**WORK REQUIRED:** Beginning with the first line of the data below, extract each line up to and including the one containing "from mathutils.bvhtree import BVHTree". Copy them exactly and add nothing.

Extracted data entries
================

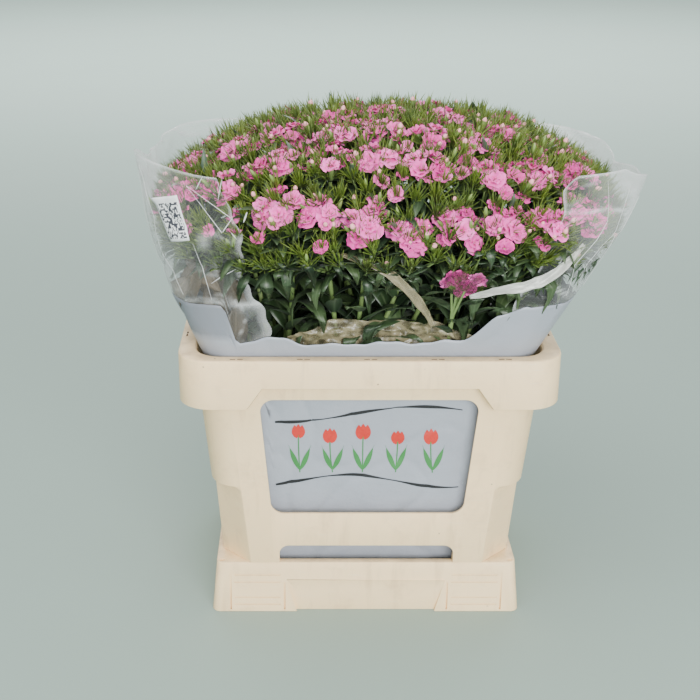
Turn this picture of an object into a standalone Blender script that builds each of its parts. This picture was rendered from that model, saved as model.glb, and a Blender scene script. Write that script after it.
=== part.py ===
# Cut pink dianthus in a film sleeve, standing in a two-part flower container.
# Units are metres, +Z is up, the front faces -Y, and the origin is on the floor under the middle.

import math
import random

import bmesh
import bpy
from mathutils import Matrix, Vector
from mathutils.bvhtree import BVHTree

# Sizes of the container. A pair is (along X, along Y), and half sizes end in HALF.
TRAY_FOOT_HALF = (0.1930, 0.1435)
TRAY_TOP_HALF = (0.1865, 0.1380)
TRAY_HEIGHT = 0.0680
TRAY_RIM = 0.0100
TRAY_FLOOR = 0.0065
TRAY_CORNER = 0.0100
TRAY_EDGE = 0.0014
CAVITY_TAPER = 0.0040
CAVITY_CHAMFER = 0.0340
RIM_HALF = (0.2250, 0.1675)
RIM_TOP = 0.3500
RIM_CORNER = 0.0400
RIM_EDGE = 0.0015
APRON_MIDDLE = 0.3155
APRON_CORNER = 0.2890
EAR_START = 0.0990
EAR_END = 0.0805
WALL = 0.0030
FLANGE = 0.0045
WALL_TOP_HALF = (0.2075, 0.1542)
WALL_STEP_HALF = (0.1915, 0.1450)
CHAMFER_TOP_HALF = (0.1865, 0.1446)
WALL_FOOT_HALF = (0.1795, 0.1388)
STEP_HIGH = 0.1770
STEP_LOW = 0.1710
WALL_CORNER = 0.0370
CHAMFER_TOP = 0.0330
CHAMFER_FOOT = 0.0360
PLUG_DEPTH = 0.0160
PLUG_GAP = 0.0006
PLUG_TOP = 0.0750
WINDOW_TOP = 0.2945
WINDOW_FOOT = 0.1395
WINDOW_TOP_HALF = 0.1290
WINDOW_FOOT_HALF = 0.1183
WINDOW_CORNER = 0.0160
SIDE_CUT = 0.0575
NOTCH_TOP = 0.0932
NOTCH_HALF = 0.1080
NOTCH_CORNER = 0.0120
POCKET_DEPTH = 0.0050
POCKET_TOP = 0.0440
POCKET_LEDGE = 0.0280
POCKET_TOP_HALF = 0.0995
POCKET_FOOT_HALF = 0.0845
PAD_SPAN = (0.1070, 0.1650)
PAD_GROOVES = (0.0105, 0.0200, 0.0410, 0.0510)
GROOVE_WIDTH = 0.0022
GROOVE_DEPTH = 0.0010
VEE_PLACE = 0.1020
VEE_HALF = 0.0022
VEE_TOP = 0.0440
CORNER_STEPS = 3
GAP = 0.0003

# The water, and the film sleeve. Each section of the sleeve is
# (height, half X, half Y, corner radius, shift along X).
WATER_TOP = 0.0450
WATER_HOLE = 0.0135
WATER_HOLE_SIDES = 8
FILM = 0.0008
FILM_SECTIONS = (
    (0.056, 0.1590, 0.1130, 0.050, 0.000),
    (0.140, 0.1680, 0.1260, 0.050, 0.000),
    (0.290, 0.1775, 0.1350, 0.050, 0.000),
    (0.345, 0.2015, 0.1475, 0.040, 0.000),
    (0.410, 0.2350, 0.1640, 0.060, 0.004),
    (0.500, 0.2730, 0.1900, 0.080, 0.017),
    (0.590, 0.2930, 0.2080, 0.100, 0.025),
)
WHITE_HEIGHTS = (0.056, 0.140, 0.290, 0.345)
FILM_FRONT = (-1.0, -0.93, -0.62, -0.42, -0.1, 0.25, 0.62, 0.82, 1.0)
WHITE_FRONT_EDGE = (0.416, 0.367, 0.374, 0.363, 0.366, 0.367, 0.369, 0.404, 0.414)
WHITE_SIDE_EDGE = 0.412
FILM_SIDE_STEPS = 4
CLEAR_TOP = 0.583
CLEAR_TIP = 0.012
CLEAR_ROWS = 3
LABEL_SIZE = (0.0260, 0.0460)
LABEL_LIFT = 0.0014
LABEL_SHARE = 0.62
SCRAP_SPAN = (-0.058, 0.090)
SCRAP_DEPTH = (-0.1475, -0.1430)
SCRAP_HEIGHT = (0.352, 0.388)
SCRAP_WAVE = 0.006
SCRAP_STEPS = 10

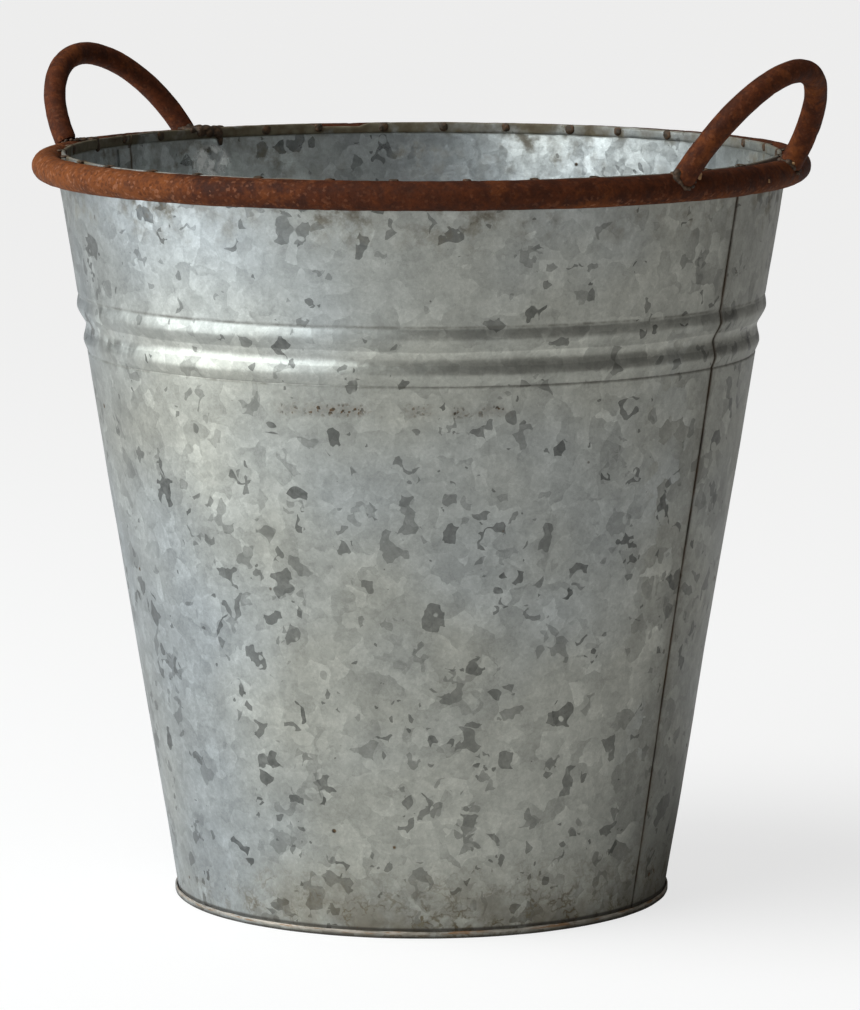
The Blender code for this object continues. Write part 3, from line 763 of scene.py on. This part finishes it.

================

**TASK SOLUTION:**
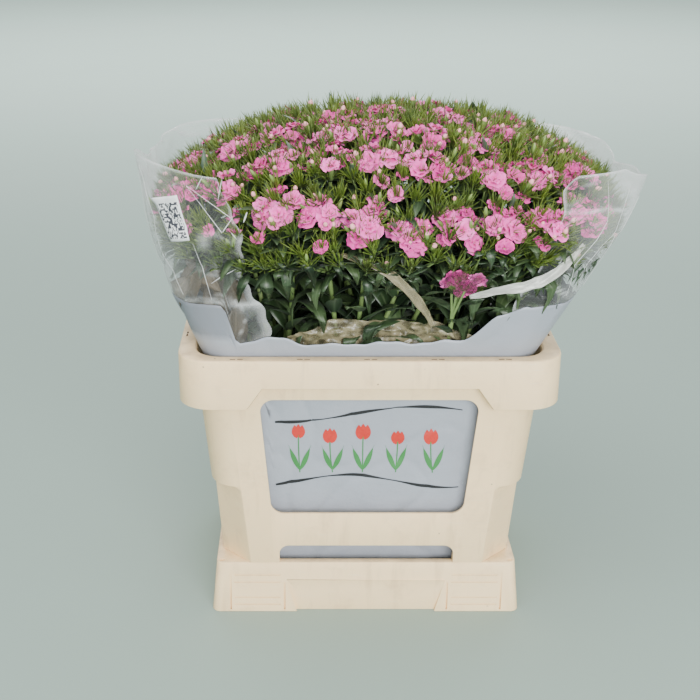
Turn this picture of an object into a standalone Blender script that builds each of its parts. This picture was rendered from that model, saved as model.glb, and a Blender scene script. Write that script after it.
=== part.py ===
# Cut pink dianthus in a film sleeve, standing in a two-part flower container.
# Units are metres, +Z is up, the front faces -Y, and the origin is on the floor under the middle.

import math
import random

import bmesh
import bpy
from mathutils import Matrix, Vector
from mathutils.bvhtree import BVHTree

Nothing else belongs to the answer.